While Imran Khan says he is in “private communication” with the Chinese government, former Foreign Minister Khurshid Kasuri told The Diplomat that he had found the Chinese “pretty open” in their communication during his time in the foreign office.
“Turkey should be vocal about the Uyghur issue. They are Turkic origin people. It is not in Pakistan’s interest to discuss issues related to China publicly. Because when there are public condemnations, it is not based on any moral position, but an exhibit of a whip being used to ascertain particular political goals,” Kasuri said.
However, Zumretay Arkin says Imran Khan has gone beyond mere silence on the matter. On the Uyghur question, Khan regularly says that China has done a lot for Pakistan, implying that the country cannot speak up even if it wanted to owing to the economic cost.
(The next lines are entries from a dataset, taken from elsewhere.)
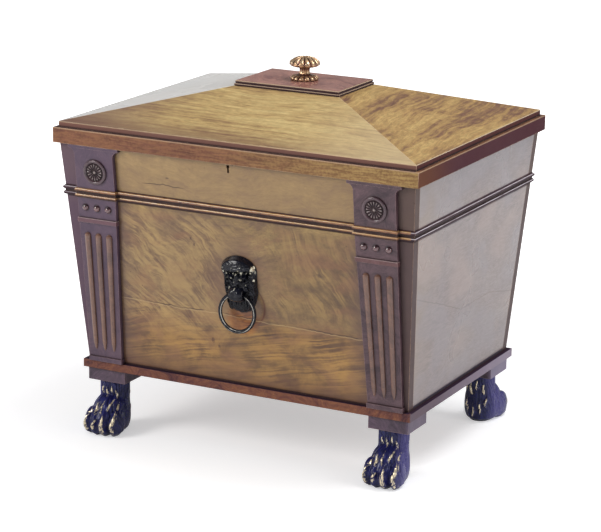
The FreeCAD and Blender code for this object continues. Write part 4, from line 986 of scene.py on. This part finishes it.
def pilaster_patina(tree, colour):
    """The left pilaster is more lilac; the cross bands are worn red with a painted highlight along their top
    edge; painted shadows ring the balls.
    """
    x, _, z = spots(tree)
    lilac = times(ease(x, 0.0, -0.01, 0.0, 0.55), ease(z, 0.2, 0.42, 0.7, 1.0))
    colour = blend(lilac, colour, (0.1, 0.062, 0.12))
    red = times(band(z, 0.3862, 0.3925, 0.001), 0.35)
    colour = blend(red, colour, (0.25, 0.1, 0.085))
    # a painted highlight along the top edge of the cross bands
    colour = stained(colour, [band(z, 0.3928, 0.3938, 0.0005), 0.6], (0.55, 0.4, 0.38))
    return stained(colour, [ball_shadows(x, z), 0.75], (0.016, 0.008, 0.018)), red


def patera_patina(tree, colour):
    """Painted highlights on the petal crests over painted shade, near black, in the recesses."""
    painted_shade_and_sheen = marked(tree, "painted_shade_and_sheen")
    colour = stained(colour, [painted_shade_and_sheen, 0.92], (0.012, 0.007, 0.01))
    return stained(colour, [marked(tree, "rubbed_and_lit"), 0.7], (0.5, 0.42, 0.36)), painted_shade_and_sheen


RING_X, RING_Z = 0.005, 0.2651


def ring_glint_lines(tree):
    """Painted highlights: bright lines along the ring's wire, at its inner edge on the left and its outer
    edge elsewhere.
    """
    x, _, z = spots(tree)
    across, up = minus(x, RING_X), minus(z, RING_Z)
    far = maths("SQRT", about(x, z, (RING_X, RING_Z)))
    uneven = ease(grain_noise(place_on_piece(tree), 110.0, 3.0, 0.6), 0.36, 0.5, 0.25, 1.0)
    inner = times(band(far, 0.0299, 0.0307, 0.0005), ease(across, 0.004, -0.006))
    outer = times(band(far, 0.033, 0.0336, 0.0005), ease(across, 0.012, 0.02))
    low = times(band(far, 0.0336, 0.0342, 0.0005), ease(up, -0.02, -0.028))
    line = most(most(inner, outer), times(low, 0.6))
    return times(line, uneven)


def metal(name, colour, shade, rough, painted_shade_and_sheen=None, gilt=None, glint_lines=None, metallic=1.0, scale=120.0,
          lacquer=0.0, shine=0.5):
    """A cast or drawn metal with tarnish and painted shade in its crevices; the mark colours give painted
    shade and sheen, painted glint lines, and gilding with painted glints.
    """
    made, tree, shader = material(name)
    skin = effect(tree, TARNISH, Scale=scale)
    tone = blend(skin["Bright"], shade, colour)
    # painted shade in crevices
    tone = stained(tone, [effect(tree, SHADE_AND_GRIME)["Shaded"], 0.7], shade)
    if painted_shade_and_sheen:
        tone = blend(marked(tree, "painted_shade_and_sheen"), tone, painted_shade_and_sheen)
    # painted highlights in a pale colour
    if glint_lines:
        tone = blend(glint_lines(tree), tone, (0.8, 0.76, 0.68))
    if gilt:
        gilt_and_glint = marked(tree, "gilt")
        patchy = ease(grain_noise(place_on_piece(tree), 190.0, 4.0, 0.7), 0.44, 0.56)
        patchy = most(patchy, ease(gilt_and_glint, 0.95, 1.05))
        bright = times(ease(gilt_and_glint, 0.45, 0.7), patchy)
        tone = blend(bright, tone, gilt)
        tree.links.new(times(bright, 0.65), shader.inputs["Metallic"])
    else:
        shader.inputs["Metallic"].default_value = metallic
    dull = ease(skin["Bright"], 0.0, 1.0, rough + 0.16, rough)
    surface(tree, shader, tone, dull, skin["Pits"], 0.18, 0.0005)
    shader.inputs["Specular IOR Level"].default_value = shine
    shader.inputs["Coat Weight"].default_value = lacquer
    return made


MAUVE = dict(light=(0.135, 0.074, 0.088), mid=(0.09, 0.048, 0.06), dark=(0.042, 0.02, 0.03))
LILAC_EDGE = (0.42, 0.27, 0.26)
GILT = (0.86, 0.74, 0.52)
PAINTED_GLINT = (0.95, 0.9, 0.72)
UPRIGHT = (0, 90, 0)

front = wood("front veneer", (0.43, 0.28, 0.1), (0.29, 0.18, 0.068), (0.17, 0.095, 0.052), rough=0.36,
             coat=0.3, tint=front_patina, Figure=1.3, Mottle=0.55, Stripe=0.2, Swirl=0.1)
side = wood("side veneer", (0.3, 0.225, 0.2), (0.245, 0.18, 0.17), (0.155, 0.108, 0.115), turn=(0, 0, 90),
            rough=0.3, coat=0.7, tint=side_patina, Figure=0.5, Mottle=0.18, Stripe=0.12, Swirl=0.05)
rail = wood("rail veneer", (0.27, 0.115, 0.06), (0.19, 0.075, 0.045), (0.09, 0.03, 0.024), rough=0.42,
            coat=0.0, shine=0.3, tint=rail_patina, edge=(0.72, 0.5, 0.33), Mottle=0.3, Stripe=0.35,
            Swirl=0.04)
slope = wood("slope veneer", (0.62, 0.46, 0.2), (0.5, 0.34, 0.14), (0.3, 0.18, 0.085), rough=0.34, coat=0.3,
             tint=slope_patina, edge=(0.82, 0.66, 0.45), Figure=1.0, Mottle=0.35, Stripe=0.8, Swirl=0.03)
side_slope = wood("side slope veneer", (0.6, 0.4, 0.15), (0.45, 0.27, 0.1), (0.2, 0.095, 0.06),
                  turn=(0, 0, 86), rough=0.4, coat=0.1, tint=side_slope_patina, edge=(0.78, 0.58, 0.36),
                  Figure=1.5, Mottle=0.3, Stripe=0.6, Swirl=0.05)
white_slope = wood("left slope veneer", (0.72, 0.6, 0.4), (0.62, 0.48, 0.29), (0.42, 0.29, 0.18),
                   turn=(0, 0, 94), rough=0.24, coat=1.0, bloom=1.0, tint=bloom_patina, edge=(0.8, 0.7, 0.5),
                   Figure=1.2, Mottle=0.3, Stripe=0.5, Swirl=0.05)
cap = wood("cap mahogany", (0.43, 0.2, 0.15), (0.33, 0.145, 0.115), (0.19, 0.07, 0.062), rough=0.4, coat=0.2,
           tint=cap_patina, edge=(0.62, 0.38, 0.22), Mottle=0.15, Stripe=0.5)
base = wood("base mahogany", (0.27, 0.11, 0.055), (0.18, 0.068, 0.048), (0.078, 0.03, 0.036), rough=0.42,
            coat=0.0, shine=0.2, tint=base_patina, Mottle=0.3, Stripe=0.5)
blocks = wood("block mahogany", (0.12, 0.07, 0.108), (0.08, 0.047, 0.075), (0.038, 0.02, 0.038), rough=0.38,
              coat=0.1, tint=block_patina, edge=LILAC_EDGE, Stripe=0.35)
pilaster = wood("pilaster mahogany", **MAUVE, turn=UPRIGHT, rough=0.36, coat=0.12, edge=LILAC_EDGE,
                tint=pilaster_patina, Stripe=0.3)
boss = wood("patera mahogany", **MAUVE, rough=0.3, coat=0.6, gloss=0.06, edge=LILAC_EDGE,
            tint=patera_patina, Stripe=0.2)
reed = wood("reed mahogany", (0.24, 0.115, 0.07), (0.18, 0.082, 0.056), (0.09, 0.04, 0.034), turn=UPRIGHT,
            rough=0.26, coat=1.0, gloss=0.05, Mottle=0.12, Stripe=0.25)
beads = wood("bead mahogany", (0.24, 0.1, 0.1), (0.15, 0.058, 0.064), (0.06, 0.02, 0.026), rough=0.14,
             coat=1.0, gloss=0.03, shine=1.0, tint=bead_patina, Stripe=0.3)
moulding = wood("moulding mahogany", (0.42, 0.19, 0.07), (0.29, 0.12, 0.05), (0.12, 0.045, 0.03), rough=0.3,
                coat=0.4, gloss=0.08, tint=moulding_patina, Stripe=0.35)
inside = wood("inside mahogany", (0.3, 0.13, 0.06), (0.22, 0.085, 0.04), (0.1, 0.035, 0.02), rough=0.5,
              coat=0.0)
beech = wood("beech", (0.6, 0.42, 0.25), (0.5, 0.33, 0.18), (0.36, 0.22, 0.11), turn=UPRIGHT, rough=0.5,
             coat=0.0)
# its mark colour is the pale lavender painted sheen on each paw's outward side
ebonised = metal("ebonised and gilt wood", (0.022, 0.024, 0.13), (0.005, 0.006, 0.05), 0.22, gilt=GILT,
                 lacquer=0.25, painted_shade_and_sheen=(0.075, 0.065, 0.23), shine=0.25)
# its gilt colour paints the glints of the mask and muzzle
bronze = metal("black bronze", (0.007, 0.008, 0.018), (0.003, 0.003, 0.007), 0.14, gilt=PAINTED_GLINT,
               lacquer=0.12, shine=0.35)
ring_bronze = metal("ring bronze", (0.01, 0.011, 0.02), (0.005, 0.006, 0.01), 0.08, glint_lines=ring_glint_lines,
                    metallic=0.0, lacquer=0.12, shine=0.25)
# its mark colour is the painted shade of the knob
gilt_brass = metal("gilt brass", (0.95, 0.74, 0.5), (0.76, 0.46, 0.24), 0.2, painted_shade_and_sheen=(0.09, 0.02, 0.035),
                   metallic=0.78)
brass = metal("brass", (0.7, 0.5, 0.22), (0.42, 0.28, 0.12), 0.3)
dull_brass = metal("dull brass", (0.2, 0.13, 0.07), (0.07, 0.04, 0.03), 0.4)
steel = metal("steel", (0.45, 0.45, 0.46), (0.3, 0.28, 0.27), 0.35)
lead = metal("lead lining", (0.32, 0.33, 0.35), (0.2, 0.2, 0.22), 0.55, scale=40.0)

SIDES = {"left": -1, "right": 1}
ENDS = {"front": -1, "back": 1}
CORNERS = [(end, hand) for end in ENDS for hand in SIDES]
FOOT_X, FOOT_Y = 270.5, 183
PATERA_PLACES = {"left_patera": -260.3, "right_patera": 262}

dress(front, "front_board", "back_board")
dress(side, "left_board", "right_board")
dress(slope, "lid_front_slope", "lid_back_slope")
dress(side_slope, "lid_right_slope")
dress(white_slope, "lid_left_slope")
dress(rail, "lid_frame")
dress(cap, "lid_cap", "cap_bearer")
dress(base, "base_board", "bottom_board")
dress(blocks, *[f"corner_block_{end}_{hand}" for end, hand in CORNERS])
dress(pilaster, *[f"{hand}_pilaster_{part}" for hand in SIDES for part in ("block", "shaft", "foot")])
dress(pilaster, "left_cross_band", "right_cross_band")
dress(reed, "left_reeds", "right_reeds")
dress(beads, "pilaster_balls")
dress(moulding, "waist_moulding", "left_pilaster_break", "right_pilaster_break")
dress(inside, "lid_lining", "long_partitions", "cross_partitions")
dress(beech, "foot_dowels")
dress(dull_brass, "keyhole_escutcheon")
dress(brass, "lock_bolt", "lock_case", "lock_staple", "lower_hinge_screws", "upper_hinge_screws")
dress(brass, *[f"{hand}_hinge_{part}" for hand in SIDES for part in ("lower", "upper")])
dress(steel, "hinge_pins", "mask_bolt", "knob_bolt")
dress(lead, "liner")
dress(ring_bronze, "ring_pull")
dress(bronze, "lion_mask")
dress(ebonised, *[f"paw_foot_{end}_{hand}" for end, hand in CORNERS])
dress(gilt_brass, "knob")
dress(boss, *PATERA_PLACES)

for end, hand in CORNERS:
    turn = 0 if end == "front" else math.pi
    carve_paw(f"paw_foot_{end}_{hand}", SIDES[hand] * FOOT_X, ENDS[end] * FOOT_Y, turn, ebonised)
carve_mask(bronze)
carve_muzzle(bronze)
carve_knob(gilt_brass)
for name, x in PATERA_PLACES.items():
    carve_patera(name, x, boss)
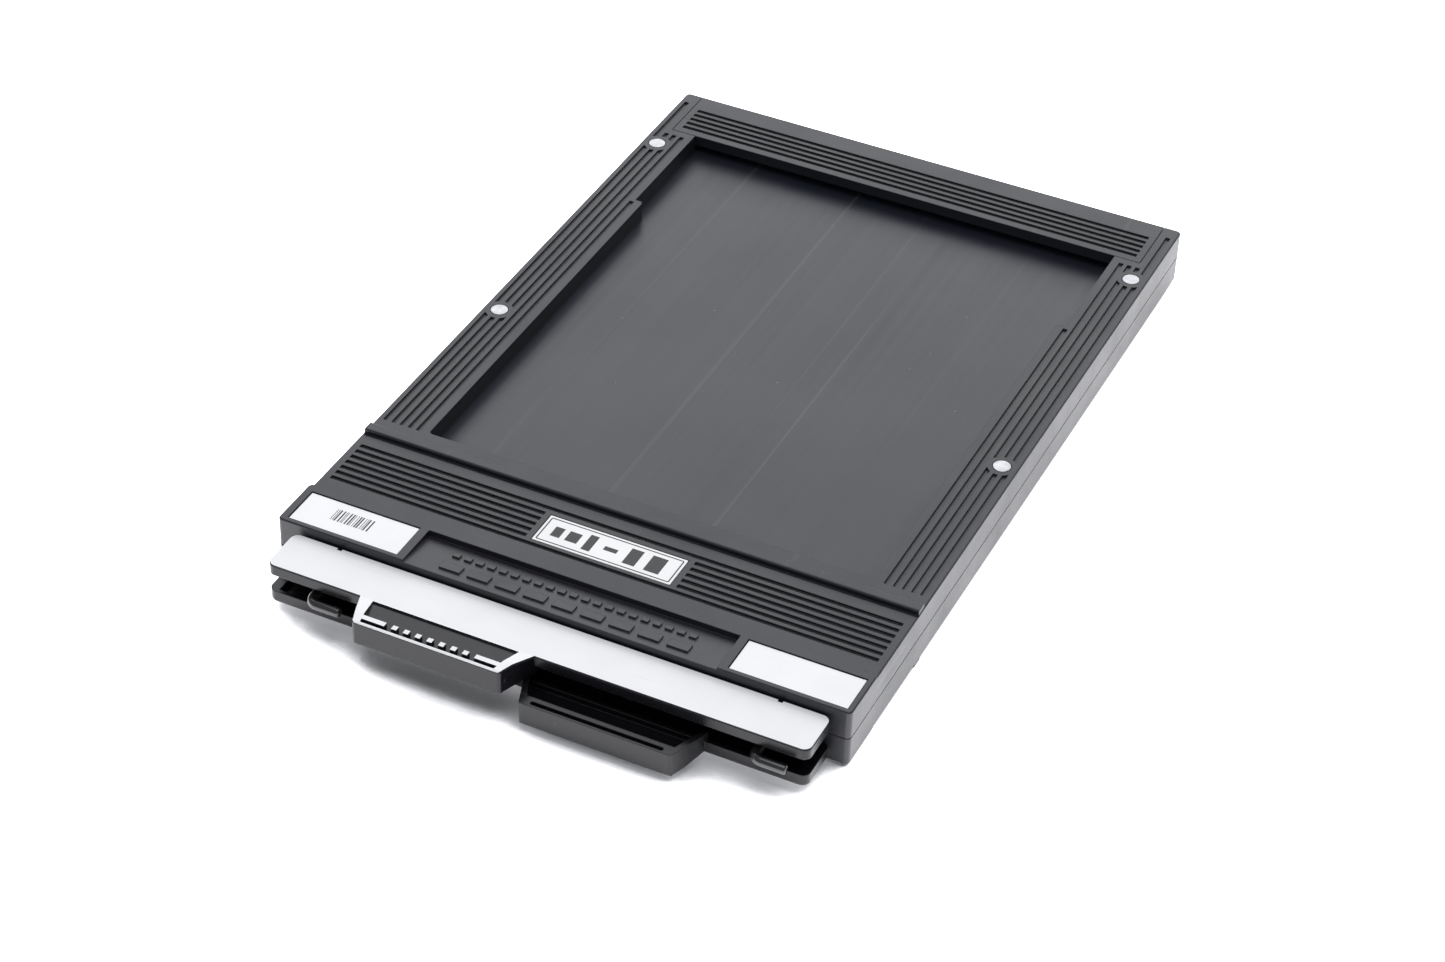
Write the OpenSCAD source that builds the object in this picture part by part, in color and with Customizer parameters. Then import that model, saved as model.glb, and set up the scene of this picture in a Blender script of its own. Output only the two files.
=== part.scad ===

Last week, in an interview with Axios on HBO, Khan once again expressed similar subservience to China and denialism vis-à-vis Uyghur Muslims.
“This is clear gaslighting. The evidence is not just provided by us, there are many reporters, still reporting on the persecution. Scholars and researchers have worked on it for decades. There have been document leaks directly from the Chinese government. Millions are speaking up on the human rights abuses against Uyghur Muslims, which Pakistan is now participating in,” said Arkin.
In its 2017 report “Seeking a Place to Breathe Freely,” the WUC published a list of Uyghurs that had been deported by the Pakistani government. The numbers have exponentially increased since the report was published. With mass surveillance, tracking, and other artificial intelligence software, ever-more sophisticated technology is being used by Chinese authorities, now in tandem with Pakistani authorities, to persecute Uyghur Muslims.
“This is the first modern tech-assisted genocide in history,” said Peter Irwin of the Uyghur Human Rights Project.